• _Problem details_
Using the data beneath this instruction, retype only the lines from the one that contains "sleeve_caps = both_channels(make_sleeve_cap())" down to the one that contains "if obj.type not", both included, exactly as they appear.

• _Given information_
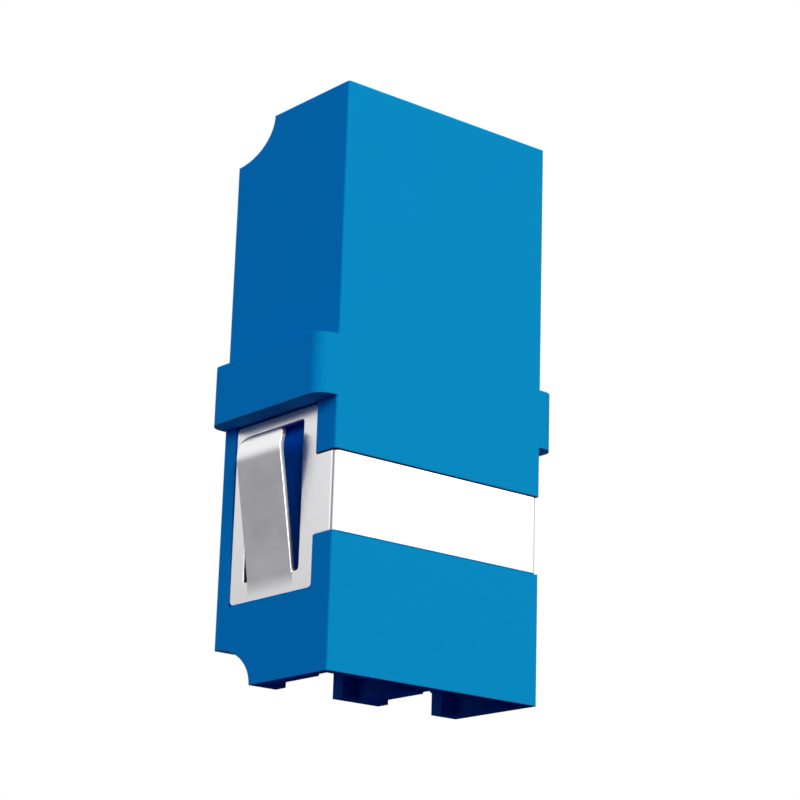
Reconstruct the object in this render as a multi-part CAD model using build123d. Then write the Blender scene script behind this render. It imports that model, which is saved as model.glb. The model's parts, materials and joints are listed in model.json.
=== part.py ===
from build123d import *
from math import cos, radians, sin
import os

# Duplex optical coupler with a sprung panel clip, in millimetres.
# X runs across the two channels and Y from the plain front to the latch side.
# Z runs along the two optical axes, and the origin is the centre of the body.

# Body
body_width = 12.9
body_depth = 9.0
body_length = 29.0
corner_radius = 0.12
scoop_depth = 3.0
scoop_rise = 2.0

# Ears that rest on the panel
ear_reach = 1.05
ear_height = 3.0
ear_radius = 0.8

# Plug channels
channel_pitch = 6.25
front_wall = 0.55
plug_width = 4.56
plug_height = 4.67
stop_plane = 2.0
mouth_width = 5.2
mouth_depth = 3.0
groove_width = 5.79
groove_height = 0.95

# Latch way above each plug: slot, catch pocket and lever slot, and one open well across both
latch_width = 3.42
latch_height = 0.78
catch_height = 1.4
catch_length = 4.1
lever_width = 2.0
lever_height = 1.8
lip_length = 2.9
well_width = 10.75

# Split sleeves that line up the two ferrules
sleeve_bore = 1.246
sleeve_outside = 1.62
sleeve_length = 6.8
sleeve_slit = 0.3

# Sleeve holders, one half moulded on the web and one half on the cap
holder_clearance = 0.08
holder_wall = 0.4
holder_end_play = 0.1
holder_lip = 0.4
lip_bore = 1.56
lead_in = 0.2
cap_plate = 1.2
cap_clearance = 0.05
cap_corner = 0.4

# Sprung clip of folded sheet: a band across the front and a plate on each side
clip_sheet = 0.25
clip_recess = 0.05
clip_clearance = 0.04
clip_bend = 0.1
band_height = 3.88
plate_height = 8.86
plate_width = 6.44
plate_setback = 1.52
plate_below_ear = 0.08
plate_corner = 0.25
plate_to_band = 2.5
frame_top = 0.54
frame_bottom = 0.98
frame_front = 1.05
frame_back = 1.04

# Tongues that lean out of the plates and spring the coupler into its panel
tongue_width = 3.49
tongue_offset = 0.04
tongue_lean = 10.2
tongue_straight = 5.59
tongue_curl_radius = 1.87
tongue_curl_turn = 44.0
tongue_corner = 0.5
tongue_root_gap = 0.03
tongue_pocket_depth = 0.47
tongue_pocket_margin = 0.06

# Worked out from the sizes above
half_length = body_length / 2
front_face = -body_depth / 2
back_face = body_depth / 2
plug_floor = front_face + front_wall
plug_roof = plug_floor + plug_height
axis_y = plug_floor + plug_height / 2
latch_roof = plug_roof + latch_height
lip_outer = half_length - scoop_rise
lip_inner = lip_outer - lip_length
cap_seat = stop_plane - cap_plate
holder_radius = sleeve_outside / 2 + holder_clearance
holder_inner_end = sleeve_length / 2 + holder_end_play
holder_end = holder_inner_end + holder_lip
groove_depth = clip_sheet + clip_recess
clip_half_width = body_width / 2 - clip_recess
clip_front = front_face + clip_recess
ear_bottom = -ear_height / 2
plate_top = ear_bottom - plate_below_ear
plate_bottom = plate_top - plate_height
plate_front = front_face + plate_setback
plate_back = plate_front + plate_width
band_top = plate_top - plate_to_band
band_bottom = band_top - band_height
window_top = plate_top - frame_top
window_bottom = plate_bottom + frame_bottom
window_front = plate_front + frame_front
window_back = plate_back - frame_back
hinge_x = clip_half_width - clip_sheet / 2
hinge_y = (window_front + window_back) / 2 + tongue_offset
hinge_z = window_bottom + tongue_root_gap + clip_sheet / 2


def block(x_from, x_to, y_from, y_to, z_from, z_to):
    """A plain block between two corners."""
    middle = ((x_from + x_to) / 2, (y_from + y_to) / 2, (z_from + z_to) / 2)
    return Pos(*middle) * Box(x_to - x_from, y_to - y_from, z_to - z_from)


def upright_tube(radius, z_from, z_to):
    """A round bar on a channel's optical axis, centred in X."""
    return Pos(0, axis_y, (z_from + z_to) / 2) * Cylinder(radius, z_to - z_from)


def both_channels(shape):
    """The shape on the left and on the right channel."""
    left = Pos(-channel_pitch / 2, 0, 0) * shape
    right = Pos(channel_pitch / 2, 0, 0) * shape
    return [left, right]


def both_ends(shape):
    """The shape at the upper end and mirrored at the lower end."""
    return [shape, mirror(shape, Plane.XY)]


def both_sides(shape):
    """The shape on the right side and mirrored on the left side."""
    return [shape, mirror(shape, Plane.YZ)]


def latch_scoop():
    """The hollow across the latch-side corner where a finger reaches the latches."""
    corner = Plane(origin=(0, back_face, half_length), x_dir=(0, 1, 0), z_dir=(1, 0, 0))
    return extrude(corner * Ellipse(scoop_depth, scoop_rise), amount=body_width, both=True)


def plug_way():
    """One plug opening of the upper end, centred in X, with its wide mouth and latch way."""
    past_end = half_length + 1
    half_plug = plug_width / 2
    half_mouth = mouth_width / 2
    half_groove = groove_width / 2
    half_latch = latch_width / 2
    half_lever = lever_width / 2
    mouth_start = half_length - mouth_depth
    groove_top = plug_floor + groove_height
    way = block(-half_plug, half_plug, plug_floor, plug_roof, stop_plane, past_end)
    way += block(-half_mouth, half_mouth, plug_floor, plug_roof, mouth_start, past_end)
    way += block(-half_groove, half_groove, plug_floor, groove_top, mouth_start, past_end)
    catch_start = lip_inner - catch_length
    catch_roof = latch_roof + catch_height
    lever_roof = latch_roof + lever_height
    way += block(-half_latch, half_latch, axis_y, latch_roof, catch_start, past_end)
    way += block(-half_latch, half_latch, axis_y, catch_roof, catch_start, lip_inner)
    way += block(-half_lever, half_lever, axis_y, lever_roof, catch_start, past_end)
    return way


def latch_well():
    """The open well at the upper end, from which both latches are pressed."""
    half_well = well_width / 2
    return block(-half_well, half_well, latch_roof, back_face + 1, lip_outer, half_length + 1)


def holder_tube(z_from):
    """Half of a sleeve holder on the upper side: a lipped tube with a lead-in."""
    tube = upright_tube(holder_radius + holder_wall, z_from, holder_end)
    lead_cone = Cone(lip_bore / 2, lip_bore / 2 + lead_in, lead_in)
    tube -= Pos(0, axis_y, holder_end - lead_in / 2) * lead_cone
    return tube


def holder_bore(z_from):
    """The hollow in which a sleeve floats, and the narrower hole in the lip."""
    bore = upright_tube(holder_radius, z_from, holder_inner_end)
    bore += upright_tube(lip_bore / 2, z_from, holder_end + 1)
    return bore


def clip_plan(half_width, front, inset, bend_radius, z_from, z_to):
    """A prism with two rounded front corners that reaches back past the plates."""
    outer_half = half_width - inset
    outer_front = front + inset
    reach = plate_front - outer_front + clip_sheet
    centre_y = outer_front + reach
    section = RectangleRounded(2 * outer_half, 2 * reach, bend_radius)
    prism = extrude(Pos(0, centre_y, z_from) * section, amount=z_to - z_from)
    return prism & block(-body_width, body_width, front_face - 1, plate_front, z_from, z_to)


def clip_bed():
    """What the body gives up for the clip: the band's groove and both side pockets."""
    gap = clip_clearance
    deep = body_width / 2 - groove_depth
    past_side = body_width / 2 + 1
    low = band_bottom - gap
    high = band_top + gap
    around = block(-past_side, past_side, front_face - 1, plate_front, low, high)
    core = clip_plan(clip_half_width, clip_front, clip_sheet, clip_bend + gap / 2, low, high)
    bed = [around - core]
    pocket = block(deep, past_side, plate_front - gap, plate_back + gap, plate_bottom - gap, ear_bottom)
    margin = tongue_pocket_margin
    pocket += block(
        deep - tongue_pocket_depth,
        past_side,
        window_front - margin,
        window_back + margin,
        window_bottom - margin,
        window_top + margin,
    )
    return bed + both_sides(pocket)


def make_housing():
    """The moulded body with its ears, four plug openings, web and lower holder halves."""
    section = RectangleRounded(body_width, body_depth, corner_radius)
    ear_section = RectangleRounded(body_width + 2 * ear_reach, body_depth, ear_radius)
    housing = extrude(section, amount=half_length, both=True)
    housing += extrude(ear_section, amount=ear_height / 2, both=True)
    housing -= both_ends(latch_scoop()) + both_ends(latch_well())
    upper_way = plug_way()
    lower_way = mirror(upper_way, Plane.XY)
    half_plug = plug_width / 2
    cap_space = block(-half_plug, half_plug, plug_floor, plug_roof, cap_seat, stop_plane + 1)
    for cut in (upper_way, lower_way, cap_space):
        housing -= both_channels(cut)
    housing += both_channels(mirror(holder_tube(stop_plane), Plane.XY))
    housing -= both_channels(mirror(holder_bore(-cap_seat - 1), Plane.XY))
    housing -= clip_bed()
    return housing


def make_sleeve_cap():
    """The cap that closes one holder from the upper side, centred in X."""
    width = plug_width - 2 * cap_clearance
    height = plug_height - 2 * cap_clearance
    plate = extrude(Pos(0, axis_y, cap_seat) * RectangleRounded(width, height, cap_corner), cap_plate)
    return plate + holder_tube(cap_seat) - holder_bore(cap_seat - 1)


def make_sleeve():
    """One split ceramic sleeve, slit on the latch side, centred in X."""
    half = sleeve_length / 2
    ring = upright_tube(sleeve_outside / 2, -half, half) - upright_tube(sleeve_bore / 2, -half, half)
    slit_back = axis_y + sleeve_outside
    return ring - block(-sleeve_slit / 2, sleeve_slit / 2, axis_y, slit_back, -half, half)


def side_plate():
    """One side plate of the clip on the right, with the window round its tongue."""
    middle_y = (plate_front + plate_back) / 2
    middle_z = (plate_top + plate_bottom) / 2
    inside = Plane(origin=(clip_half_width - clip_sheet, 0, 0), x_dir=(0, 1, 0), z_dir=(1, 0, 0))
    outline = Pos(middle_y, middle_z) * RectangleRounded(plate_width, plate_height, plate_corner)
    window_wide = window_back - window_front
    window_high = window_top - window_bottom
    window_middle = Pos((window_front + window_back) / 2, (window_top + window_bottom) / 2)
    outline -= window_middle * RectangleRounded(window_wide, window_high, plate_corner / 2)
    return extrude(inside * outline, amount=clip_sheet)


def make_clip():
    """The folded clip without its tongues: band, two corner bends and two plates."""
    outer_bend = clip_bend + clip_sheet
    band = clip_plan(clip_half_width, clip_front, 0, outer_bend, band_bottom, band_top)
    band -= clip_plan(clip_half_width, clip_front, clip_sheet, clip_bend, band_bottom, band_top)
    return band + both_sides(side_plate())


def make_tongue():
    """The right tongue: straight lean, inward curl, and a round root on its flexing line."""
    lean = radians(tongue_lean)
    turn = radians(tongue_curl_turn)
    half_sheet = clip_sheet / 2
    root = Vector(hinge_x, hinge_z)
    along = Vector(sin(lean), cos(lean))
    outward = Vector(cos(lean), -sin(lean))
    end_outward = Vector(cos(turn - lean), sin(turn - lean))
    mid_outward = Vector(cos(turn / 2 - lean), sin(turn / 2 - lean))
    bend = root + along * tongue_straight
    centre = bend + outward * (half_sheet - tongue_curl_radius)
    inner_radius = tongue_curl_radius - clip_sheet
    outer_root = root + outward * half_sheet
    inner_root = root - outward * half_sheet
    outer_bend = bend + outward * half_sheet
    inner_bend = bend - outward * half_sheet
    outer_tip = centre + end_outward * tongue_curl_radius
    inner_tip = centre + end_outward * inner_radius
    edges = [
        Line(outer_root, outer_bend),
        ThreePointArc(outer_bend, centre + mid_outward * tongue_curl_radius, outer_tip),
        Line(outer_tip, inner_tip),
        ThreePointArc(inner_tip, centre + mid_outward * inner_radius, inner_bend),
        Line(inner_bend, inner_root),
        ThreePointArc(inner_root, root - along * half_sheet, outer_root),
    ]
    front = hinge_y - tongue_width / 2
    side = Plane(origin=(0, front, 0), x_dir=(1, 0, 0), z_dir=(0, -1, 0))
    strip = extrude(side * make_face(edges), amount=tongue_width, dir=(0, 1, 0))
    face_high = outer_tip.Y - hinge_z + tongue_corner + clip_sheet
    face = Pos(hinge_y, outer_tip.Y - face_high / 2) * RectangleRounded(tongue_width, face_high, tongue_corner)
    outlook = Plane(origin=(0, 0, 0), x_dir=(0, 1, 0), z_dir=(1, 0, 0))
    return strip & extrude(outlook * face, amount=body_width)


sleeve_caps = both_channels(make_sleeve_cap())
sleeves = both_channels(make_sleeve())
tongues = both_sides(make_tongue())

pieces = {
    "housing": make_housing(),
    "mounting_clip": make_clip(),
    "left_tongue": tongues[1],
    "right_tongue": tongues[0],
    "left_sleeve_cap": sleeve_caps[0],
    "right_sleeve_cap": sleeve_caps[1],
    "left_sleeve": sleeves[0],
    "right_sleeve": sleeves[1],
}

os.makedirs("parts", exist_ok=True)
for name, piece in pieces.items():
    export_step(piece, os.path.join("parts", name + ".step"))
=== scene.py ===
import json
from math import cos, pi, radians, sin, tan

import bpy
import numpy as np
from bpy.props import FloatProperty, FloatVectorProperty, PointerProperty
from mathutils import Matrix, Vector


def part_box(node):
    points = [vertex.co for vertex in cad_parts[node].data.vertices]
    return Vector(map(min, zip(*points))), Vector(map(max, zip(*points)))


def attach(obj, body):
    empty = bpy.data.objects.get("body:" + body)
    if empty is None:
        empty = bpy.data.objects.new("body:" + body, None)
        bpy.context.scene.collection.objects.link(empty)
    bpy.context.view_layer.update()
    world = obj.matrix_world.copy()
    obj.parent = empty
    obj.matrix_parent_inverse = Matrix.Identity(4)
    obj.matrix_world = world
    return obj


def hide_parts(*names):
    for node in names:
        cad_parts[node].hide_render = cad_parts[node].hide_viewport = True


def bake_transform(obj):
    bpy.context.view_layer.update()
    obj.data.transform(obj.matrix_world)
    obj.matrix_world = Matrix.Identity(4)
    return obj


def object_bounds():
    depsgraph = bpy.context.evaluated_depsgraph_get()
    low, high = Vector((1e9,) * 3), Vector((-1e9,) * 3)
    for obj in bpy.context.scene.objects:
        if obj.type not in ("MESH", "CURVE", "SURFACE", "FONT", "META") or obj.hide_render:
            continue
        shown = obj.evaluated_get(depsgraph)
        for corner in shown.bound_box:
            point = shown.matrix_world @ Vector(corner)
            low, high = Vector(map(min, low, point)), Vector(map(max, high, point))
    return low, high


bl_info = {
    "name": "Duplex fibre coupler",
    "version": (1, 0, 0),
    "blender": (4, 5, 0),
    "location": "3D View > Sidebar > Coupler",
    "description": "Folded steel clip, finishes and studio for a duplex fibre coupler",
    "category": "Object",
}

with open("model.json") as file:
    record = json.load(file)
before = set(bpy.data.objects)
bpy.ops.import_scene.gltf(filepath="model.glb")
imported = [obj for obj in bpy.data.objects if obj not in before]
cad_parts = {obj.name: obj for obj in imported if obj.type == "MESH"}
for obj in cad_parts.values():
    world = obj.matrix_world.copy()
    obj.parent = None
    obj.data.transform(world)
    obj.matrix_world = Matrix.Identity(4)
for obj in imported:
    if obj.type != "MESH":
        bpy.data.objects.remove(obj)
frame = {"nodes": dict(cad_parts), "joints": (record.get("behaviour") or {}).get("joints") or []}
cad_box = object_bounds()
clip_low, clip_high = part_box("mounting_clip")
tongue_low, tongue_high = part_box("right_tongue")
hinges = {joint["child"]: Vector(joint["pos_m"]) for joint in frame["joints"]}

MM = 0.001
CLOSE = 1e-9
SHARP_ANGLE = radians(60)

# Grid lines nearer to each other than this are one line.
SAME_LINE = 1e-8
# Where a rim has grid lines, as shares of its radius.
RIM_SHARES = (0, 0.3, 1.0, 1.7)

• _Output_
sleeve_caps = both_channels(make_sleeve_cap())
sleeves = both_channels(make_sleeve())
tongues = both_sides(make_tongue())

pieces = {
    "housing": make_housing(),
    "mounting_clip": make_clip(),
    "left_tongue": tongues[1],
    "right_tongue": tongues[0],
    "left_sleeve_cap": sleeve_caps[0],
    "right_sleeve_cap": sleeve_caps[1],
    "left_sleeve": sleeves[0],
    "right_sleeve": sleeves[1],
}

os.makedirs("parts", exist_ok=True)
for name, piece in pieces.items():
    export_step(piece, os.path.join("parts", name + ".step"))
=== scene.py ===
import json
from math import cos, pi, radians, sin, tan

import bpy
import numpy as np
from bpy.props import FloatProperty, FloatVectorProperty, PointerProperty
from mathutils import Matrix, Vector


def part_box(node):
    points = [vertex.co for vertex in cad_parts[node].data.vertices]
    return Vector(map(min, zip(*points))), Vector(map(max, zip(*points)))


def attach(obj, body):
    empty = bpy.data.objects.get("body:" + body)
    if empty is None:
        empty = bpy.data.objects.new("body:" + body, None)
        bpy.context.scene.collection.objects.link(empty)
    bpy.context.view_layer.update()
    world = obj.matrix_world.copy()
    obj.parent = empty
    obj.matrix_parent_inverse = Matrix.Identity(4)
    obj.matrix_world = world
    return obj


def hide_parts(*names):
    for node in names:
        cad_parts[node].hide_render = cad_parts[node].hide_viewport = True


def bake_transform(obj):
    bpy.context.view_layer.update()
    obj.data.transform(obj.matrix_world)
    obj.matrix_world = Matrix.Identity(4)
    return obj


def object_bounds():
    depsgraph = bpy.context.evaluated_depsgraph_get()
    low, high = Vector((1e9,) * 3), Vector((-1e9,) * 3)
    for obj in bpy.context.scene.objects:
        if obj.type not in ("MESH", "CURVE", "SURFACE", "FONT", "META") or obj.hide_render:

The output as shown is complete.